The two-year requirement is straightforward but specific:

  • Continuous primary residency, documented through utility bills, residency status, or other proof of habitual occupation.
  • Two years immediately preceding the sale, not an aggregate two years over a longer period.
  • One exemption per sale; cannot be combined with the 2.25% election.

For owner-occupier expats who are exiting Costa Rica, structuring around the two-year residency clock can save 15% of the gain in tax. The clock starts when you actually live in the property full-time, not when you closed on it. Snowbird or part-time residency typically does not qualify.

What counts as basis for the gain calculation

The taxable gain is sale price minus adjusted basis. Adjusted basis includes:

  • Original purchase price (documented in the recorded deed).
  • Closing costs and transfer tax paid at acquisition.
  • Capital improvements with documentation (new construction, additions, major renovations).
  • Selling costs (real estate commission, attorney fees, transfer tax paid by seller).

What does not count: routine maintenance, repairs, painting, landscaping. These are operating expenses, not capital improvements.

The discipline for owners is to keep documentation of capital improvements throughout the holding period. A 10-year-old receipt for a $40,000 pool addition saves $6,000 in tax at sale (15% × $40,000) — but only if the documentation exists. Most foreign owners underestimate this and lose deductions they could have claimed.

Timing the sale around the calendar

Costa Rica's tax year mirrors the calendar year. Sales occurring in different years interact differently with the seller's other taxable activity, and the timing of when capital gains are recognized can be planned.

For sellers who have other Costa Rican income (rental income, business income), grouping a property sale into a year with offsetting expenses can reduce overall tax burden. For sellers whose only Costa Rican taxable activity is the property sale, timing matters less but the year of sale still affects U.S. or Canadian foreign-tax-credit timing.

The 2.5% non-resident withholding happens at the closing date regardless of seller preference. Final tax filing happens by March 15 of the following year for individuals or December 15 for fiscal-year entities. Cross-border tax planning typically benefits from consultation 6–12 months ahead of an intended sale.

How this interacts with U.S. and Canadian tax obligations

U.S. citizens and green card holders are taxed worldwide on capital gains. Costa Rican tax paid is generally creditable against U.S. tax liability through the foreign tax credit, with limitations. The U.S. capital gains rates (0%, 15%, or 20% depending on income, plus 3.8% Net Investment Income Tax for higher earners) often exceed Costa Rica's 15% rate, meaning the Costa Rican tax fully credits and the buyer owes the difference to the IRS.

Canadian residents face a similar dynamic. Capital gains are 50% taxable at marginal rates (effective rate roughly 25% for most retirees). Costa Rican tax paid generally credits against Canadian liability through the Canadian foreign tax credit.

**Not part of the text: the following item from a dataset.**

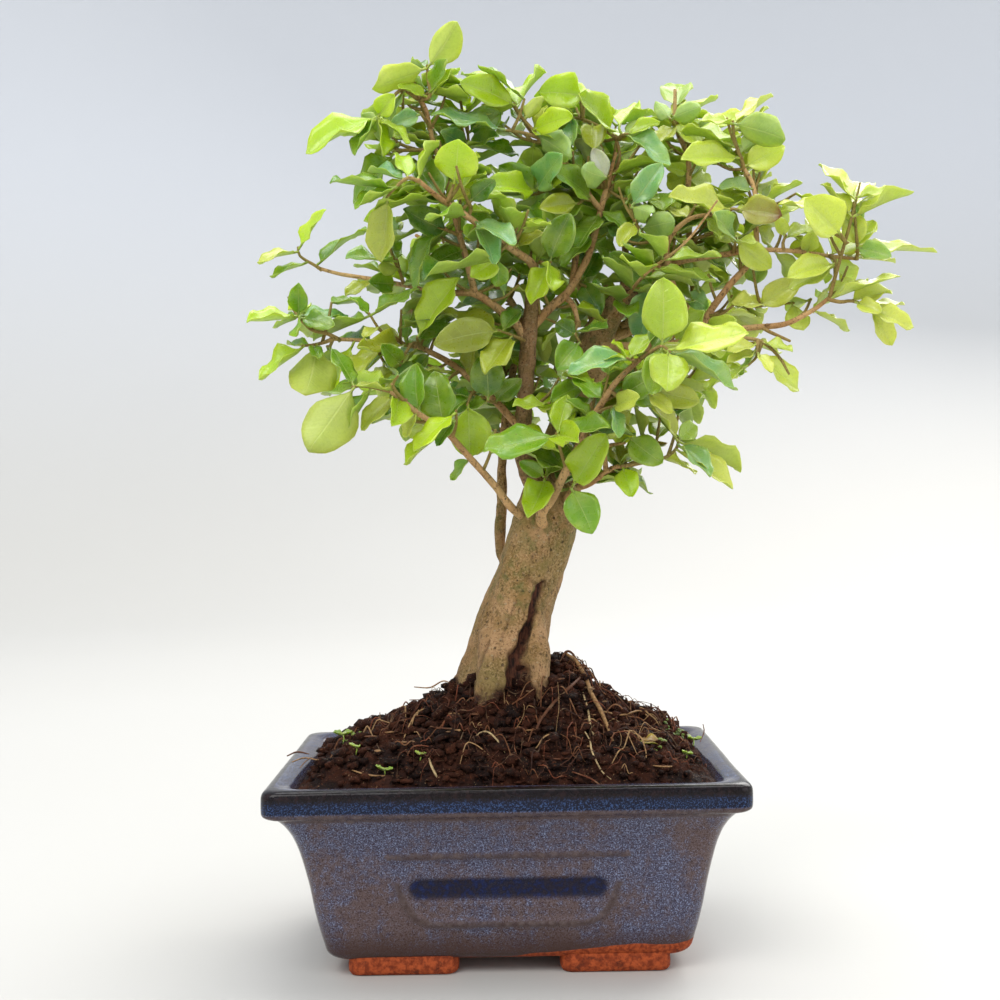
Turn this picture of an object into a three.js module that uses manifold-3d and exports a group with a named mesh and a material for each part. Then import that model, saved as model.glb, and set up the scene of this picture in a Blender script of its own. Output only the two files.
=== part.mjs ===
// A chinese privet bonsai in a glazed rectangular pot. Millimetres, +Z up, +Y away from the viewer.
import * as THREE from 'three';
import { mergeVertices } from 'three/addons/utils/BufferGeometryUtils.js';
import Module from 'manifold-3d';

const wasm = await Module();
wasm.setup();

// Driving sizes of the pot
const POT_WIDTH = 150;
const POT_DEPTH = 110;
const POT_HEIGHT = 62;
const BASE_UNDERSIDE = 4.6;
const POT_FLOOR = 10;
const CORNER_RADIUS = 9;
const CORNER_STEPS = 3;
const DRAIN_HOLE_RADIUS = 6;
const DRAIN_HOLE_X = 28;
const FOOT = { length: 35, depth: 12, centreX: 33.5, centreY: 31.5, radius: 4, height: 6 };
const SCREEN = { side: 22, thick: 1.2, slot: 2.2, slotLength: 14, slots: 4 };

// Clearance between pieces that touch, and how far a limb's smallest facets may be merged
const GAP = 0.3;
const LEAST_FACET = 0.02;

// Height and half width of the pot's wall, up the outside, over the lip and down the inside
const POT_OUTSIDE = [
  [BASE_UNDERSIDE, 54.6], [5.8, 57.4], [9.4, 58.8], [21, 61.5], [29.5, 63], [39.5, 65.2],
  [45, 67], [49.2, 69], [52.4, 71.6],
];
const POT_LIP = [[53, 74.3], [54.4, 75], [60.2, 75], [61.6, 74.2], [POT_HEIGHT, 72.6], [61.4, 68.4]];
const POT_INSIDE = [[59.8, 66.8], [52, 64.8], [40, 61.2], [26, 57.6], [13, 54.6], [POT_FLOOR, 52.4]];
const INSIDE_RISING = [...POT_INSIDE].reverse();

// Raised and sunk lines on the long faces
const RELIEF = {
  barHalf: 37, barZ: 39.5, ridgeRadius: 1.7,
  hoopTopHalf: 34.5, hoopTopZ: 30.2, hoopLowHalf: 26.5, hoopLowZ: 17,
  slotHalf: 31.5, slotZ: 28.4, slotHeight: 7.6, slotDeep: 1.1,
};

// The soil rises from the pot's inner edge (1) to a peak (0) a little right of the middle
const MOUND_PEAK_X = 10;
const MOUND_PROFILE = [
  [0, 97.6], [0.15, 93.4], [0.3, 87.6], [0.42, 83], [0.57, 77.6], [0.73, 73], [0.86, 68.6],
  [0.95, 63.4], [1, 59.2],
];
const MOUND_RINGS = [0.14, 0.3, 0.44, 0.58, 0.72, 0.84, 0.94, 1];
const MOUND_CRUMB = 1.3;
const MOUND_CORNERS = 6;
const MOUND_START = 0.45;
const SOIL_EDGE = 59.2;

// The view that picture positions are read in: the eye, its focal length in pixels, and its roll
const EYE = { x: -0.5, y: -467, z: 149, focal: 1368, centre: 500, roll: THREE.MathUtils.degToRad(1) };

// Small repeatable random draws, the same on every run
function draws(seed) {
  let state = seed;
  return () => {
    state = (state * 1664525 + 1013904223) % 4294967296;
    return state / 4294967296;
  };
}

// The point that a picture position shows at a depth behind the pot's middle
function seen(px, py, depth) {
  const right = px - EYE.centre;
  const down = py - EYE.centre;
  const across = right * Math.cos(EYE.roll) - down * Math.sin(EYE.roll);
  const up = -right * Math.sin(EYE.roll) - down * Math.cos(EYE.roll);
  const scale = (depth - EYE.y) / EYE.focal;
  return new THREE.Vector3(EYE.x + across * scale, depth, EYE.z + up * scale);
}

// Value of a profile of [place, value] rows at a place between its rows
function along(rows, place) {
  for (let i = 1; i < rows.length; i += 1) {
    const [low, lowValue] = rows[i - 1];
    const [high, highValue] = rows[i];
    if (place <= high) {
      return lowValue + (highValue - lowValue) * Math.max(0, (place - low) / (high - low));
    }
  }
  return rows[rows.length - 1][1];
}

// Closed geometry from points and triangles
function geometryOf(points, triangles) {
  const geometry = new THREE.BufferGeometry().setFromPoints(points);
  geometry.setIndex(triangles.flat());
  return geometry;
}

// A geometry as a solid that can be joined and cut
function solidOf(geometry) {
  const bare = geometry.clone();
  bare.deleteAttribute('normal');
  bare.deleteAttribute('uv');
  const merged = mergeVertices(bare, 1e-4);
  return new wasm.Manifold(new wasm.Mesh({
    numProp: 3,
    vertProperties: new Float32Array(merged.attributes.position.array),
    triVerts: new Uint32Array(merged.index.array),
  }));
}

// Triangles in order from the bottom up, in which other programs read the solid the right way out
function inOrder(position, corners) {
  const triangles = [];
  for (let i = 0; i < corners.length; i += 3) {
    const own = [corners[i], corners[i + 1], corners[i + 2]];
    triangles.push({ own, height: own.reduce((sum, corner) => sum + position.getZ(corner), 0) });
  }
  triangles.sort((one, other) => one.height - other.height);
  return triangles.flatMap((each) => each.own);
}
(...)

For both U.S. and Canadian sellers, the 2.25% pre-2019 election produces a U.S./Canadian foreign-tax-credit that is lower than the 15%-of-gain alternative would produce. This is rarely a problem because the U.S. and Canadian capital gains tax owed is also smaller in absolute terms, but cross-border tax modeling matters.

Scenario Costa Rica tax U.S. tax (top capital gains) Net effective rate
Resident, 2-year primary residence exemption 0% 15% 15% (no foreign tax to credit)
Resident, no exemption 15% of gain 15% (offset by foreign tax credit) ~15%
Non-resident, no special election 2.5% withheld + 15% of gain (less withholding credit) 15% (offset by FTC) ~15%
Pre-2019 asset, 2.25% election 2.25% of sale price 15% of gain ~15–18% (smaller foreign tax credit)

The 2.25% election under Law 9635 is the most consequential single tax decision for sellers of pre-July-2019 Costa Rican real estate. It cannot be undone, it can only be used once across all assets, and the optimal use case is a property with substantial appreciation from a pre-2019 basis. Sellers who do not actively make this election sometimes lose tens of thousands in unnecessary tax.

What buyers should care about during purchase

For a buyer, the seller's capital gains situation matters primarily because of the 2.5% non-resident withholding mechanism. Your attorney must:

  1. Verify the seller's residency status before closing.
  2. If non-resident, calculate and withhold 2.5% from the seller's proceeds at closing.
  3. Remit the withheld amount to the Dirección General de Tributación.
  4. Document the remittance for the seller's eventual tax filing.

Buyers should also document their basis carefully — the recorded purchase price will be the starting point for their own future capital gains calculation when they eventually sell. Some buyers in 2026 are deliberately making capital improvements with proper documentation in anticipation of structuring an eventual sale advantageously.

Common mistakes

  1. Not exercising the 2.25% election when it would save money. Sellers exit without realizing the option exists. Their attorney did not raise it because the option requires proactive election, not automatic application.
  2. Buyers failing to withhold 2.5% from non-resident sellers. The buyer becomes liable for the unpaid tax. This is the most common attorney-malpractice scenario in Costa Rican closings.
  3. Not documenting capital improvements for basis. Owners who renovate but lose receipts cannot deduct the renovation cost from their eventual gain calculation.
  4. Confusing primary-residence exemption requirements. Snowbirds assuming part-time residency qualifies. It does not. The two-year continuous full-time occupation is specific.
  5. Forgetting U.S. or Canadian reporting obligations. Costa Rican capital gains are taxable in both countries for U.S./Canadian sellers, with foreign tax credit available but only if properly claimed.